Perché dovrei prestare attenzione alla campagna elettorale americana, allo scambio di prigionieri con la Russia, al futuro del Venezuela? Non ho energia. Mi parlano della necessità di trovare il senso di tutti questi eventi, il legame che hanno con la mia vita. Mi dicono di cercare il senso di ogni cosa, di cercare ciò che è importante nell’esistenza. Ma sarò sincero: quello che cerco veramente è un po’ di sicurezza.

Sicurezza per superare la paura, per avere le idee chiare, per non dover convivere con questa ferita di solitudine che mi accompagna sempre e che non si rimargina. Mi dicono di cercare. Ho già cercato. E non mi fido di me stesso. Mi conosco: il mio desiderio è pericoloso, mi avevano già avvertito a scuola. Il desiderio è un cavallo imbizzarrito ed è necessario dargli il nome corretto, l’aggettivo giusto, il genitivo adeguato per evitare malintesi: ad esempio, “desiderio di onestà” o “desiderio di elevare lo spirito”.

Non si può desiderare qualunque cosa, non si possono desiderare tutte le cose. Ci sono desideri buoni e desideri cattivi e molte volte credo di non essere capace di distinguere. Ripeto, voglio sicurezza e non la trovo in me stesso. Ho imparato a diffidare dei miei giudizi, spesso sono troppo categorici. Ho bisogno di qualcuno con una formazione adeguata, di qualcuno a cui sia affidato il grande compito di guidare le anime, di far loro luce quando sono confuse, di certificare con la sua saggezza cos’è oggettivo e cosa non lo è. Abbiamo già visto le conseguenze del dare valore ai sentimenti.
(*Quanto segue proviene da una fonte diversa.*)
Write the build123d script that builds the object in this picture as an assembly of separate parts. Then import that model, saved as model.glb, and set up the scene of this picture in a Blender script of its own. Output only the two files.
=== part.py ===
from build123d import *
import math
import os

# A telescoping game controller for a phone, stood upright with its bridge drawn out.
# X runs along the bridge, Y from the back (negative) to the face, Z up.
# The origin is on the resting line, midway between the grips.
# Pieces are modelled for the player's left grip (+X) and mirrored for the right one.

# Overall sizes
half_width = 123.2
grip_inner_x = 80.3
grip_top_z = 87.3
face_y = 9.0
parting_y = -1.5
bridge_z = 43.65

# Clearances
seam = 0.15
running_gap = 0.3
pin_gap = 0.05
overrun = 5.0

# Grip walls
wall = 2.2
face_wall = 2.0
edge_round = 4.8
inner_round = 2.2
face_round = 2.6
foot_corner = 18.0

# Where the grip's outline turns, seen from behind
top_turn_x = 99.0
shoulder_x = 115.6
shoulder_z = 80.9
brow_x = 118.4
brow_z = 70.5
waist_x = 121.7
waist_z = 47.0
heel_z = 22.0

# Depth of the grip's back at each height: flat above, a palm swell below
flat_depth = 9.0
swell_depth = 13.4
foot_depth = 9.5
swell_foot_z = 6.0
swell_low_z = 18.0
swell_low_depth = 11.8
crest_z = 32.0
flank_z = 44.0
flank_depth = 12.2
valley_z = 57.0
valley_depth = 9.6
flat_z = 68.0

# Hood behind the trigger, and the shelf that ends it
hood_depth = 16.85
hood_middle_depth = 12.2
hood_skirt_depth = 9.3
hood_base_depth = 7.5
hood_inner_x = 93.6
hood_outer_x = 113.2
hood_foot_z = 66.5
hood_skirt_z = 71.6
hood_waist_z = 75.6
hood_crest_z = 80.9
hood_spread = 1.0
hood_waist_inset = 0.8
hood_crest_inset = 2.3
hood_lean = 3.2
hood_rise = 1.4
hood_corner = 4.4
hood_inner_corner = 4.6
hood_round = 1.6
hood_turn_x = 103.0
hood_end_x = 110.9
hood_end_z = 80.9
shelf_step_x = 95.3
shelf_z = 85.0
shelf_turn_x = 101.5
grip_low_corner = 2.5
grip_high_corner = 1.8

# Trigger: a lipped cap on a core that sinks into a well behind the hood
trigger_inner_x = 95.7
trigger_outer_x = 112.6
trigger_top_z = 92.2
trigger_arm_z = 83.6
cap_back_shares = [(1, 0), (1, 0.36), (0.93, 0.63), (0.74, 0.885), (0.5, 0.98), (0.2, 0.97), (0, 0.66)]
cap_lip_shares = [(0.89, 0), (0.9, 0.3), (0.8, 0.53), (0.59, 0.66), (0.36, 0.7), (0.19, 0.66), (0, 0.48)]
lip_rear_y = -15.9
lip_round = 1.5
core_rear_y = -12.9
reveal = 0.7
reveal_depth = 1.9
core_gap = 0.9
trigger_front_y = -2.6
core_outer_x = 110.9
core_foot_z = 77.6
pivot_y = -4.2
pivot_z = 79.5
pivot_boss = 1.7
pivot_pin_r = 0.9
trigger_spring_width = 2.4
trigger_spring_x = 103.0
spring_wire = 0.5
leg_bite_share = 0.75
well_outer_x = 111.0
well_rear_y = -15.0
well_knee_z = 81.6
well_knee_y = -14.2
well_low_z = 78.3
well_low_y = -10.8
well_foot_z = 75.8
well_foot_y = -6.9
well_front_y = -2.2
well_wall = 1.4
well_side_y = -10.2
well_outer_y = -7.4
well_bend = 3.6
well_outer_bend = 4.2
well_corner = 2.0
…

Non voglio perdermi nella soggettività dell’emotivismo. Sono figlio della generazione del ’68 e conosco le conseguenze di pretendere troppa autenticità.

Sarò chiaro, non ho complessi. Sono un uomo maturo. Ho bisogno di qualcuno che mi tenga per mano e mi tiri fuori dalla confusione, che mi dica cos’è veramente oggettivo. Abbiamo bisogno di persone con autorità. Abbiamo bisogno di qualcuno che ci tolga dalle spalle un po’ della fatica di essere liberi.

Non voglio che qualcuno mi fraintenda. Abbiamo la capacità di distinguere, ma solo fino a un certo punto. Non si può esagerare. Abbiamo una natura molto danneggiata, talmente danneggiata che direi che puzza ed è sul punto di decomporsi. Molte volte, la maggior parte delle volte, siamo come gli asini: se qualcuno non ci tira la corda che abbiamo al collo non ci muoviamo.

Il mondo, ormai da alcuni decenni, è un luogo confuso. Non sai più dove sia l’est o l’ovest. Prima tutto era chiaro. Ho nostalgia della mia città. Nella mia città, quando era la mia città, non dovevamo parlare tutto il giorno del senso delle cose. Eravamo ducati e quando si è ben educati ci si occupa di questi temi solo a Natale, a Pasqua, nelle feste religiose. E poi ci si dedicava al concreto: si cercava una donna, si lavorava, si faceva politica, si facevano affari, si difendevano i confini della propria patria, si costruiva la propria patria perché senza patria non si può vivere. Si difendeva la patria perché la patria è sempre sotto assedio.

Ma c’è stato un momento in cui la storia ha preso la strada sbagliata. E non c’è altra scelta che ripercorrere quel percorso e tornare a quel punto della storia in cui tutto è andato storto. Forse è stato quando siamo usciti dal Medioevo, forse quando la modernità è diventata post-modernità, forse è stato il momento in cui hanno trionfato le rivoluzioni liberali. Bisogna lottare per riportare la storia al punto giusto, per andare controcorrente, per difendere la verità, per costruire fortezze in cui difendersi. Ma la cosa tremenda è che ho il presentimento che dopo aver fatto questo sforzo titanico, quello che succede nel mondo continuerà a non interessarmi, sarò più lontano da me stesso, più dominato dalla paura. Sarò più debole. E non avrò alcuna sicurezza.